Volontarisme car, désormais, une stricte parité est aujourd’hui incontournable (puisqu’elle est, en elle-même, une condition de recevabilité de la liste). 

Mais aussi pragmatisme car, dans le même temps, une section davantage féminisée a toujours la possibilité de « rééquilibrer » une section qui l’est moins. 

  • Le temps alloué aux mandataires de liste pour l’exercice de leur mission

A l’instar de son projet, l’ordonnance n° 2016-388 du 31 mars 2016 met sur pied, dans un seul et même article, deux types de dispositions : 

– L’une qui précise que l’employeur doit laisser « aux salariés de son entreprise désignés dans le cadre du renouvellement prud’homal, en tant que mandataire de listes le temps nécessaire pour remplir leurs fonctions »

– L’autre qui précise que « les délégués syndicaux appelés à exercer ces fonctions sont autorisés à utiliser à cet effet le crédit d’heures dont ils disposent au titre de leur mandat »

Nous avions regretté, lors du conseil supérieur de la prud’homie du 16 janvier, que le projet de texte habilite les délégués syndicaux à user de leurs heures de délégation pour jouer le rôle de mandataire de liste alors que, dans un premier temps, il précise que le fait d’être mandataire de liste permet de bénéficier, avec maintien de rémunération, « du temps nécessaire pour remplir » la fonction. 

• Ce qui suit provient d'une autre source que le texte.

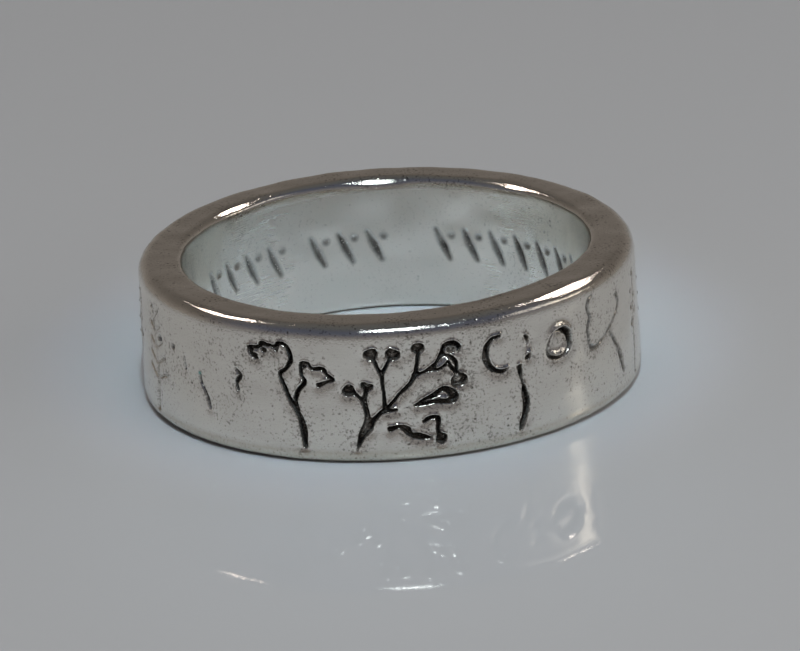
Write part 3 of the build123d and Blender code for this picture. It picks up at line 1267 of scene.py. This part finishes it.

Nos observations sur ce point sont malheureusement restées sans effet et le texte final demeure porteur de cette bien dommageable contradiction. 

  • L’ordonnance est publiée, et après ?

Bien que l’ordonnance n° 2016-388 ait été publiée le 31 mars 2016, force est de constater qu’à ce jour, le système de désignation des conseillers prud’hommes n’est pas encore opérationnel. 

Nombre de décrets doivent désormais être pris et il est bien clair que, pour leur élaboration, nous comptons bien jouer un rôle aussi actif que pour celle de l’ordonnance. Car, comme nous le savons, nombre de sujets d’importance y seront abordés (dont, notamment, celui de l’orientation ou de la non-orientation des voix des salariés des deuxièmes collèges vers la section de l’encadrement ou bien encore celui des conditions matérielles de dépôt des listes de candidature par les mandataires de liste).